Contenzioso

Causalità presunta tra lavorazione e malattia professionale tabellata

di Flavia Maria Cannizzo

Nell'ambito delle malattie professionali cosiddette "tabellate" è presunta la causalità fra lavorazione e malattia professionale contratta, spettando all’Inail l'onere della prova contraria liberatoria, ovvero dimostrare l'efficacia causale esclusiva di eventuali fattori morbigeni extra-lavorativi. In carenza di questa prova contraria, deve ritenersi sussistente il nesso causale tra l'attività professionale e la malattia previste in tabella.

La Cassazione (sentenza 4 febbraio 2020, numero 2523) torna, di nuovo, a occuparsi delle morti da esposizione alle fibre di asbesto, per illustrare la ripartizione dell'onere della prova nel sistema tabellare delle malattie professionali nell'industria previste dal Dpr 1124 del 1965 (Testo unico delle disposizioni per l'assicurazione obbligatoria contro gli infortuni sul lavoro e le malattie professionali).

La sentenza è resa a definizione della lunga vicenda processuale (iniziata ormai un ventennio fa) che ha visto protagonisti gli eredi di un lavoratore addetto ai lavori portuali deceduto per carcinoma polmonare, il quale era stato esposto nella sua vita professionale all'amianto. Gli eredi avevano richiesto all’Inail l'erogazione della rendita ai superstiti in ragione della causa lavorativa della malattia mortale che aveva colpito il loro congiunto.

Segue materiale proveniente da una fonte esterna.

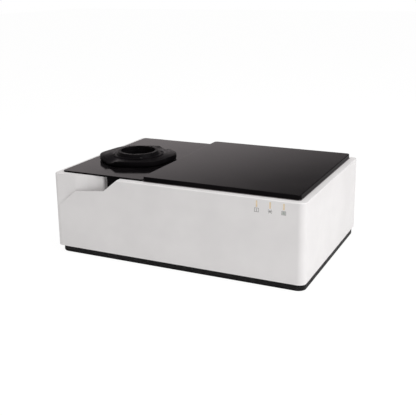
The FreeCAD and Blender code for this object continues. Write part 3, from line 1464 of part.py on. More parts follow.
wheel_motor_x = wheel_x - wheel_gap - wheel_motor_length
wheel_motor_can = cylinder("wheel_motor_can", (wheel_motor_x, wheel_y, beam_height), wheel_motor_radius,
                           wheel_motor_length, "X")
wheel_motor_foot = box("wheel_motor_foot", (wheel_motor_x, wheel_y - wheel_motor_radius, bench_floor),
                       wheel_motor_length / 2, 2 * wheel_motor_radius, beam_height - bench_floor)
wheel_motor_bore = cylinder("wheel_motor_bore", (wheel_x - wheel_shaft_length - 1, wheel_y, beam_height),
                            wheel_shaft_radius + 0.3, wheel_shaft_length + 2, "X")
keep(cut("filter_motor", fuse("wheel_motor_solid", [wheel_motor_can, wheel_motor_foot]),
         [wheel_motor_bore]), "filter_motor")

# Lamp in a finned housing

lamp_x = wheel_motor_x - 4
house_half = lamp_house_size / 2
house_block = box("house_block", (lamp_x - lamp_house_size, entrance_slit_y - house_half, bench_floor),
                  lamp_house_size, lamp_house_size, beam_height - bench_floor + house_half)
house_cavity = cylinder("house_cavity", (lamp_x - lamp_house_size + 6, entrance_slit_y, beam_height),
                        reflector_radius + 0.3, lamp_house_size, "X")
house_socket = cylinder("house_socket", (lamp_x - lamp_house_size - 1, entrance_slit_y, beam_height),
                        bulb_radius - reflector_wall - 0.3, 8, "X")
fin_gaps = [
    box(f"fin_gap_{i + 1}", (lamp_x - lamp_house_size - 1, entrance_slit_y - house_half - 1,
                             bench_floor + 4 + i * lamp_fin_pitch),
        lamp_house_size + 2, lamp_fin_depth - 2.5, lamp_fin_pitch - lamp_fin)
    for i in range(int((beam_height + house_half - bench_floor).value / lamp_fin_pitch.value) - 1)
]
keep(cut("lamp_housing", house_block, [house_cavity, house_socket] + fin_gaps), "lamp_housing")

reflector_back = lamp_x - lamp_house_size + 6
cup_profile = Part.BSplineCurve()
cup_points = [Vector(k * reflector_depth.value / 4, 0,
                     bulb_radius.value + (reflector_radius.value - bulb_radius.value) * math.sqrt(k / 4))
              for k in range(5)]
cup_profile.interpolate(cup_points)
rim_in, rim_out = cup_points[-1], cup_points[-1] + Vector(0, 0, -reflector_wall.value)
inner_profile = Part.BSplineCurve()
inner_profile.interpolate([p + Vector(reflector_wall.value * (1 - i / 4), 0, -reflector_wall.value)
                           for i, p in enumerate(cup_points)][::-1])
inner_points = [inner_profile.StartPoint, inner_profile.EndPoint]
bowl_face = Part.Face(Part.Wire([
    cup_profile.toShape(),
    Part.LineSegment(cup_points[-1], inner_points[0]).toShape(),
    inner_profile.toShape(),
    Part.LineSegment(inner_points[1], cup_points[0]).toShape(),
]))
bowl = bowl_face.revolve(Vector(), Vector(1, 0, 0), 360)
keep(shape_feature("lamp_reflector", bowl, (reflector_back, entrance_slit_y, beam_height)),
     "lamp_reflector")

bulb_glass = cylinder("bulb_glass", (reflector_back - 2, entrance_slit_y, beam_height),
                      bulb_radius - reflector_wall - 0.3, bulb_length, "X")
bulb_base = cylinder("bulb_base", (reflector_back - 6, entrance_slit_y, beam_height),
                     bulb_radius - reflector_wall - 0.3, 5, "X")
bulb_tip = doc.addObject("Part::Sphere", "bulb_tip")
bind(bulb_tip, "Radius", bulb_radius - reflector_wall - 0.3)
place(bulb_tip, (reflector_back - 2 + bulb_length, entrance_slit_y, beam_height))
keep(fuse("halogen_lamp", [bulb_glass, bulb_base, bulb_tip]), "halogen_lamp")

# Grating on its shaft and motor

holder_bottom = beam_height - grating_size / 2 - holder_wall
holder_block = centred_box("holder_block", (0, 0, holder_bottom),
                           grating_thickness + 2 * holder_wall, grating_size + 2 * holder_wall,
                           grating_size + 2 * holder_wall)
holder_seat = box("holder_seat", (-(grating_thickness / 2 + holder_wall) - 1, -grating_size / 2,
                                  beam_height - grating_size / 2),
                  grating_thickness + 1, grating_size, grating_size)
holder_shaft = cylinder("holder_shaft", (0, 0, bench_z),
                        grating_shaft_radius, holder_bottom - bench_z + 1)
holder = cut("grating_holder", fuse("holder_solid", [holder_block, holder_shaft]), [holder_seat])
place(holder, (grating_x, grating_y, 0))
keep(holder, "grating_holder")

blank = box("grating_blank", (-(grating_thickness / 2 + holder_wall), -grating_size / 2,
                              beam_height - grating_size / 2),
            grating_thickness, grating_size, grating_size)
concave = doc.addObject("Part::Sphere", "grating_concave")
bind(concave, "Radius", grating_focus)
place(concave, (-grating_focus - grating_thickness / 2 - holder_wall + 1, 0, beam_height))
grating = cut("diffraction_grating", blank, [concave])
place(grating, (grating_x, grating_y, 0))
keep(grating, "diffraction_grating")

grating_can = cylinder("grating_can", (grating_x, grating_y, bench_floor), grating_motor_radius,
                       holder_bottom - bench_floor - 2)
grating_can_bore = cylinder("grating_can_bore", (grating_x, grating_y, bench_floor - 1),
                            grating_shaft_radius + 0.3, holder_bottom - bench_floor + 2)
keep(cut("grating_motor", grating_can, [grating_can_bore]), "grating_motor")

paddle_shaft_sink = size("paddle_shaft_sink", 14)

# Measurement head below the stage: fold mirror, detectors, reference paddle and window

head_top = deck - window_gap
paddle_z = liner_floor_height - 5 - paddle_thickness
head_wall = cylinder("head_wall", (stage_x, stage_y, bench_floor), head_radius, head_top - bench_floor)
head_hollow = cylinder("head_hollow", (stage_x, stage_y, bench_floor + 4), head_bore,
                       head_top - head_top_thickness - bench_floor - 4)
window_seat = cylinder("window_seat", (stage_x, stage_y, head_top - window_thickness), window_radius,
                       window_thickness + 1)
window_hole = cylinder("window_hole", (stage_x, stage_y, head_top - head_top_thickness - 1),
                       window_radius - 3, head_top_thickness + 2)
beam_port = cylinder("beam_port", (stage_x, stage_y, beam_height), 12, head_radius + 4, "X")
slot_middle = paddle_z + paddle_thickness / 2
head_slot = box("head_slot", (stage_x - head_radius - 1, stage_y - head_bore + 3,
                              slot_middle - paddle_slot / 2),
                2 * head_radius + 2, 2 * head_radius, paddle_slot)
detector_z = head_top - 28
detector_ring = head_radius - 6
detector_spots = [
    (math.cos(math.radians(45 + 90 * i)), math.sin(math.radians(45 + 90 * i)), 45 + 90 * i)
    for i in range(4)
]


def detector(name, cx, cy, angle):
    """Can pushed into the head's wall, tilted up at the window."""
    can = cylinder(name, (stage_x + detector_ring * cx, stage_y + detector_ring * cy, detector_z),
                   detector_radius, detector_length)
    tilt = Rotation(Vector(0, 0, 1), angle) * Rotation(Vector(0, 1, 0), 125)
    can.Placement = Placement(can.Placement.Base, tilt)
    return can


detector_holes = [detector(f"detector_hole_{i + 1}", *spot) for i, spot in enumerate(detector_spots)]
keep(cut("measurement_head", head_wall,
         [head_hollow, window_seat, window_hole, beam_port, head_slot] + detector_holes),
     "measurement_head")
keep(copies("detectors", detector, detector_spots), "detectors")
keep(cylinder("measurement_window", (stage_x, stage_y, head_top - window_thickness), window_radius,
              window_thickness), "measurement_window")

mirror_drop = mirror_thickness * math.sqrt(2)
wedge = new_body("mirror_wedge")
wedge_sketch = sketch_on(wedge, "wedge_sketch", "XZ_Plane", offset=-(stage_y - head_bore))
draw_outline(wedge_sketch, [
    (stage_x - head_bore, bench_floor + 4),
    (stage_x + head_bore, bench_floor + 4),
    (stage_x + head_bore, beam_height - head_bore - mirror_drop),
    (stage_x - head_bore, beam_height + head_bore - mirror_drop),
])
pad(wedge, "wedge_pad", wedge_sketch, 2 * head_bore, backwards=True)
wedge_round = cylinder("wedge_round", (stage_x, stage_y, bench_floor), head_bore - 0.3, 100.0)
keep(common("mirror_block", [wedge, wedge_round]), "mirror_block")
mirror = cylinder("fold_mirror", (stage_x - mirror_thickness / math.sqrt(2), stage_y,
                                  beam_height - mirror_thickness / math.sqrt(2)),
                  mirror_radius, mirror_thickness)
mirror.Placement = Placement(mirror.Placement.Base, Rotation(Vector(0, 1, 0), 45))
keep(mirror, "fold_mirror")

# Reference paddle: swings a white tile into the head's slot

pivot_y = stage_y + paddle_reach
paddle_disc = cylinder("paddle_disc", (0, -paddle_reach, 0), paddle_radius, paddle_thickness)
paddle_arm = box("paddle_arm", (-paddle_radius / 3, -paddle_reach, 0), paddle_radius * 2 / 3,
                 paddle_reach, paddle_thickness)
paddle_hub = cylinder("paddle_hub", (0, 0, 0), paddle_radius / 2, paddle_thickness)
paddle_shaft = cylinder("paddle_shaft", (0, 0, -paddle_shaft_sink), paddle_shaft_radius,
                        paddle_shaft_sink + paddle_thickness)
tile_seat = cylinder("tile_seat", (0, -paddle_reach, paddle_thickness / 2), paddle_radius - 3,
                     paddle_thickness)
paddle = cut("reference_paddle", fuse("paddle_solid", [paddle_disc, paddle_arm, paddle_hub, paddle_shaft]),
             [tile_seat])
tile = cylinder("tile_disc", (0, -paddle_reach, paddle_thickness / 2), paddle_radius - 3,
                paddle_thickness / 2)
tile_group = doc.addObject("Part::Compound", "reference_tile")
tile_group.Links = [tile]
for item, label in ((paddle, "reference_paddle"), (tile_group, "reference_tile")):
    place(item, (stage_x, pivot_y, paddle_z))
    item.setExpression("Placement.Rotation.Angle", paddle_park.text)
    keep(item, label)
paddle_can = cylinder("paddle_can", (stage_x, pivot_y, bench_floor), paddle_motor_radius,
                      paddle_z - 2 - bench_floor)
paddle_bore = cylinder("paddle_bore", (stage_x, pivot_y, paddle_z - paddle_shaft_sink - 1),
                       paddle_shaft_radius + 0.3, paddle_shaft_sink + 2)
keep(cut("paddle_drive", paddle_can, [paddle_bore]), "paddle_drive")

# Check every object and write each sub-part

doc.recompute()
for item in doc.Objects:
    if "Invalid" in item.State or "Error" in item.State:
        raise RuntimeError(f"{item.Label} did not build: {item.State}")
os.makedirs("parts", exist_ok=True)
for item in sub_parts:
    if item.Shape.isNull() or not item.Shape.isValid():
        raise RuntimeError(f"{item.Label} has no valid shape")
    item.Shape.exportStep(f"parts/{item.Label}.step")
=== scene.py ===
import json
import math

import bpy
from mathutils import Matrix, Vector


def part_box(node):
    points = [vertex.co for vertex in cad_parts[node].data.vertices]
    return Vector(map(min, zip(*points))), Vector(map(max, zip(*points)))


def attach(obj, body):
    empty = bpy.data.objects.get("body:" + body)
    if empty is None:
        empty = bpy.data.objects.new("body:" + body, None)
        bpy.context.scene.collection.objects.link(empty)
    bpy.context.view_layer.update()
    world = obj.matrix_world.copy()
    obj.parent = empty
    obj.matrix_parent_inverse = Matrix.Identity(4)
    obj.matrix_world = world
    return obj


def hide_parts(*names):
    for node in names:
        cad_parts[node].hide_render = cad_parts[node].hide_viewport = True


# Near-infrared spectrometer: finishes, small parts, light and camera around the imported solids.
# Lengths are in millimetres, those of the camera, the lights and the floor in metres.

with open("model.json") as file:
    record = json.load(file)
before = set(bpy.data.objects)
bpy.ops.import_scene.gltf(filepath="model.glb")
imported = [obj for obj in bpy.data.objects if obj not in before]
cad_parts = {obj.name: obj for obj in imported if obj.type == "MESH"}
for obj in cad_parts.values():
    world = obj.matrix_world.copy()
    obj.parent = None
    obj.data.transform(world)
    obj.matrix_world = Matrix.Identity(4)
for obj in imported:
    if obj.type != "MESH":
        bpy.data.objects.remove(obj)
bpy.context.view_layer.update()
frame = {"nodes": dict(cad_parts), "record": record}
record = frame["record"]
nodes = frame["nodes"]
MM = 0.001

scene = bpy.context.scene
scene.view_settings.view_transform = "Standard"
bpy.ops.object.select_all(action="DESELECT")

# Camera, at the photograph's viewing angle

CAMERA_PLACE = (0.6309, -1.3464, 0.5519)
CAMERA_YAW, CAMERA_PITCH, CAMERA_ROLL = -0.4414, -0.2557, -0.0109
SENSOR_WIDTH, FOCAL_LENGTH, SHIFT_UP = 36, 62.73, -0.0962
NEAREST, FARTHEST = 0.05, 40


def bench_camera():
    data = bpy.data.cameras.new("bench_camera")
    data.sensor_width = SENSOR_WIDTH
    data.lens = FOCAL_LENGTH
    data.shift_y = SHIFT_UP
    data.clip_start, data.clip_end = NEAREST, FARTHEST
    camera = bpy.data.objects.new("bench_camera", data)
    scene.collection.objects.link(camera)
    scene.camera = camera
    return camera


def aim(camera, place, yaw, pitch, roll):
    """Look along yaw from +Y and pitch from level, turned about the line of sight by roll."""
    ahead = Vector((math.sin(yaw) * math.cos(pitch), math.cos(yaw) * math.cos(pitch), math.sin(pitch)))
    right = ahead.cross(Vector((0, 0, 1))).normalized()
    up = right.cross(ahead)
    turn = camera.rotation_euler.to_matrix()
    turn.col[0] = right * math.cos(roll) + up * math.sin(roll)
    turn.col[1] = up * math.cos(roll) - right * math.sin(roll)
    turn.col[2] = -ahead
    camera.location = place
    camera.rotation_euler = turn.to_euler()


aim(bench_camera(), CAMERA_PLACE, CAMERA_YAW, CAMERA_PITCH, CAMERA_ROLL)

# Shader nodes


def add_node(tree, kind, **values):
    node = tree.nodes.new("ShaderNode" + kind)
    for name, value in values.items():
        setattr(node, name, value)
    return node


def link(tree, source, socket, target, name):
    tree.links.new(source.outputs[socket], target.inputs[name])


def set_range(node, start, end, low, high):
    """Turn values from start to end into values from low to high."""
    for name, value in zip(("From Min", "From Max", "To Min", "To Max"), (start, end, low, high)):
        node.inputs[name].default_value = value


def mixed(tree, share, socket, first, second):
    """Shader between first and second, by the share that a value gives to second."""
    node = add_node(tree, "MixShader")
    link(tree, share, socket, node, "Fac")
    link(tree, first, 0, node, 1)
    link(tree, second, 0, node, 2)
    return node


# Light: white surroundings, soft fill all round, soft boxes at the right and above

FILL_COLOUR, FILL_STRENGTH = (1.0, 0.985, 0.97), 0.46
# What shiny faces mirror: a bright wall behind on the left, dark above its soft slanting edge, and a
# pale ceiling. Each has its direction, where its glow starts and ends along it, and the strengths there.
MIRRORED_COLOUR = (0.86, 0.79, 0.80)
WALL_SIDE, WALL_GLOW = (-0.345, 0.117, -0.969), (-0.08, 0.065, 0.05, 0.9)
CEILING_SIDE, CEILING_GLOW = (0, 0, 1), (0.4, 0.85, 0.0, 0.4)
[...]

Dopo una sentenza favorevole in primo grado, la Corte d'appello di Napoli aveva rigettato la domanda affermando che non risultava provato il ruolo esclusivo (o almeno prevalente) dell'esposizione all'amianto nella causazione della patologia mortale, in correlazione alle possibili cause concorrenti, quali il fumo di tabacco. Contro la pronuncia della corte territoriale ricorrevano in Cassazione gli eredi, sul presupposto che in relazione alle patologie "tabellate" non spettasse a loro tale onere probatorio.

I giudici di legittimità, dando seguito ai motivi di ricorso, definiscono, con sentenza dotata di grande chiarezza, che nel sistema tabellare delle malattie professionali del Testo unico Inail la distinzione fra malattie comprese e non comprese nelle tabelle rileva proprio per ripartire diversamente l'onere della prova. E infatti l'inclusione in tabella sia della lavorazione, sia della malattia contratta comporta la presunzione di eziologia professionale della patologia sofferta dall'assicurato, «avendo già l'ordinamento compiuto la correlazione causale tra i due termini» (così, da Cassazione sezioni unite 1919/1990 in avanti). Ciò, tenendo presente, per il caso di malattie a eziologia plurima o multifattoriale, che il lavoratore deve comunque fornire la prova dell'idoneità della sua esposizione al rischio a cagionare l'evento (secondo un criterio di ragionevole probabilità scientifico-statistica).

Diverso il caso in cui, più genericamente, il Testo unico preveda lavorazioni e malattie non nominate e individui il mero agente morbigeno (per esempio «altre malattie causate dall'esposizione professionale a composti organici del fosforo»). In questi casi, l'assicurato sarà onerato integralmente della prova dell'eziologia lavorativa della patologia contratta, non avendo il legislatore operato a livello normativo la valutazione sulla correlazione causale.

Così, nel caso di specie, i giudici del lavoro hanno errato, secondo la Cassazione, nel porre a carico degli eredi la prova dell'esclusione di altri fattori causali del carcinoma sofferto dal congiunto come desumibili dalla sua anamnesi personale e dalle sue abitudini di vita, incombendo al contrario sull’Inail l'onere di dimostrare l'eventuale efficacia esclusiva di essi sul piano causale. La sentenza di merito viene, pertanto, cassata con rinvio alla Corte d'appello di Napoli in diversa composizione per il nuovo giudizio sulla base dei principi di diritto esposti.